"The graveyards are full of indispensable men."–General Charles DeGaulle
At the risk of sounding overly dramatic, we are an industry facing a crisis of leadership. The advisory business has been built around individuals who are unwilling to relinquish control or develop others who could add strength to their organizations.
If something were to happen to you, what would happen to your business? How would your clients feel about continuing to be served by your associates? How would your associates feel about reporting to a new leader? Is it even obvious who the next leader will be? How is everybody in your business behaving currently–as owners or as employees?

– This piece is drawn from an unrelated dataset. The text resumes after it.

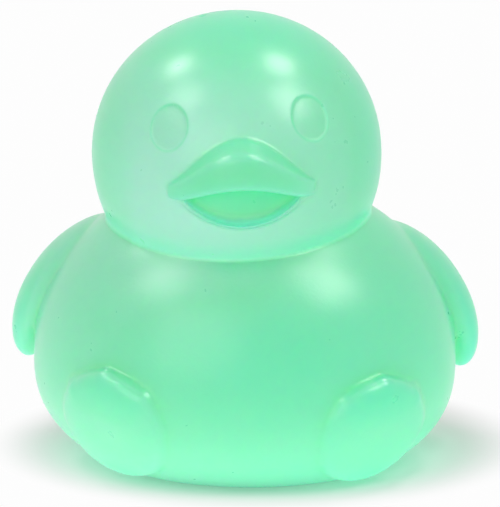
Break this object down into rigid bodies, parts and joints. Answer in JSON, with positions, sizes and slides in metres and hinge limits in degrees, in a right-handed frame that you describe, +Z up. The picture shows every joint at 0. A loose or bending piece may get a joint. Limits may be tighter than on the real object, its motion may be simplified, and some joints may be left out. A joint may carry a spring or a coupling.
{
  "type": "squishy duck",
  "caption": "Soft translucent rubber toy duck that sits upright on a flat base, with a ball head, open bill, folded wings and plump round-toed feet in relief.",
  "frame": {"origin": "on the table under the middle of the duck's box", "axes": "+Z up, -Y the way the duck faces, +X across it to the right of the picture"},
  "size_m": [0.065, 0.0557, 0.0627],
  "materials": {
    "soft_rubber": "smooth translucent mint-green soft rubber with a soft satin gloss"
  },
  "bodies": {
    "root": {"duck": "soft_rubber"}
  },
  "joints": []
}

As we ponder the big challenges facing independent firms–both broker-dealers and registered investment advisors–it is becoming increasingly clear that most organizations have invested in only one dimension of their enterprise: either business development, or technical expertise, or technology. For the most part, any conversations around succession have to do with an ownership change and not a management change. Yet at some point the business will need to carry on without the founder, with the best leaders in place to manage the firm successfully.

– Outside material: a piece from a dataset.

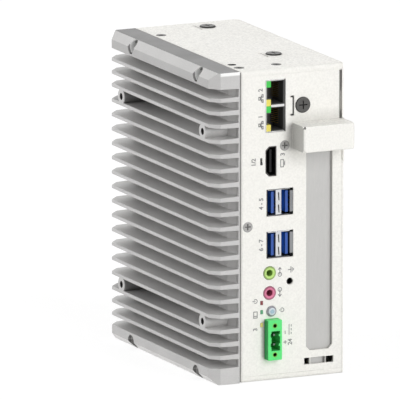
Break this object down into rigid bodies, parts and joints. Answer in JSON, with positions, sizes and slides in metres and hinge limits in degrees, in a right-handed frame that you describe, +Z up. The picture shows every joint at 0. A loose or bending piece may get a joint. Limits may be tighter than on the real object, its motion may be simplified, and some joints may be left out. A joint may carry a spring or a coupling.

All this raises the question: at what point will you become dispensable? That question begets another one: why would you want to become dispensable?

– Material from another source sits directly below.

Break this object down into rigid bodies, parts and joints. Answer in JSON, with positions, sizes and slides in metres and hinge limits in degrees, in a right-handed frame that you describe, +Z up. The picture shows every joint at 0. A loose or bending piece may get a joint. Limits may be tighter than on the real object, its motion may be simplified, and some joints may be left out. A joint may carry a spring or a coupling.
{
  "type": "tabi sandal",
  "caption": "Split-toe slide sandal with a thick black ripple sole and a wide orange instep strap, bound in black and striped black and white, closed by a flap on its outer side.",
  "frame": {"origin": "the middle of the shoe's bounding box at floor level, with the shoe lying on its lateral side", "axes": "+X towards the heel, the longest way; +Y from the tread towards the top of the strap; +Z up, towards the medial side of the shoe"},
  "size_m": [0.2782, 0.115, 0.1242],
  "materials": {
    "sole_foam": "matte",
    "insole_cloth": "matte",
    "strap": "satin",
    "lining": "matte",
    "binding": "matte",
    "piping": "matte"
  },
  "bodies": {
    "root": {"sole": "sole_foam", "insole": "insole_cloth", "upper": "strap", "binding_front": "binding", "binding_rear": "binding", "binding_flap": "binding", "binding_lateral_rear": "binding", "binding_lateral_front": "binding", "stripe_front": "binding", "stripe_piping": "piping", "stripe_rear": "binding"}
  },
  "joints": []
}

Building a Business to Last
Any enterprise that is overly dependent on the owner or the CEO is diminished in value. Yes, there are advantages to having a strong leader: the business will have a clear vision; can execute decisions quickly; and can minimize the political intrigue of whose agenda gets served. This is often a great culture during the entrepreneurial phase. But as an advisory firm takes on more clients and more staff–and consequently, more moving parts–but fails to broaden lines of responsibility, it is doomed to a mediocre future.
Why? The primary reason has to do with span of control. Organizational experts frequently say that any one person should have only three to five direct reports–and this assumes that all they are doing is managing. In an advisory firm, when you overlay other responsibilities such as business development, compliance, and managing client relationships, the competition for one's time and attention is intense and something (if not all things) inevitably suffers.
An organization too tightly controlled by one person does not allow for growth beyond the limitations of the leader. Prospective buyers would look at a business like this and apply a discount to a firm with weak infrastructure, poor operating leverage, and an over-reliance on one person.
Trends that are intensifying the leadership problem include the opening of multiple locations, rapid client growth, inexperienced staff, and a growing compliance burden. Today, roughly one in five large RIA firms have more than one location and most firms have clients in multiple states. ACAT transfer data indicates a large flow of clients and assets out of banks and wirehouses into independent channels–growth that all advisors desire but not all are prepared to manage. As firms add staff to create capacity to grow, they often hire inexperienced people who lack training and strong oversight.
Consequently, advisory firms are experiencing more symptoms of strain, from high error rates, to productivity decline, to turnover of staff, to spikes in acts of malfeasance and misfeasance. Last year Pershing published a white paper, titled Mission Possible II, linking operational efficiency and human capital. According to the study, the average overhead cost as a percentage of revenue is ranging between 39% and 44%, depending on the size of the advisory firm. In order to manage to an appropriate level of profitability, the overhead expense ratio should not exceed 35% of revenue. These creeping costs are cause for concern and reveal a more serious problem in how firms are being managed as they become more complex.
For the large number of advisory firms that operate as solo practices, spending time developing new leaders may be a bewildering proposition. Just because someone does not build a leadership team doesn't mean he or she is a poor advisor. But considering the codependent relationships that advisors develop with their clients, a failure to plan for the continuity of the enterprise with the same skill and commitment is as close to a breach of fiduciary responsibility as an owner can commit. When an owner's exit is unplanned, clients are left to founder at a time when they need their advisor the most.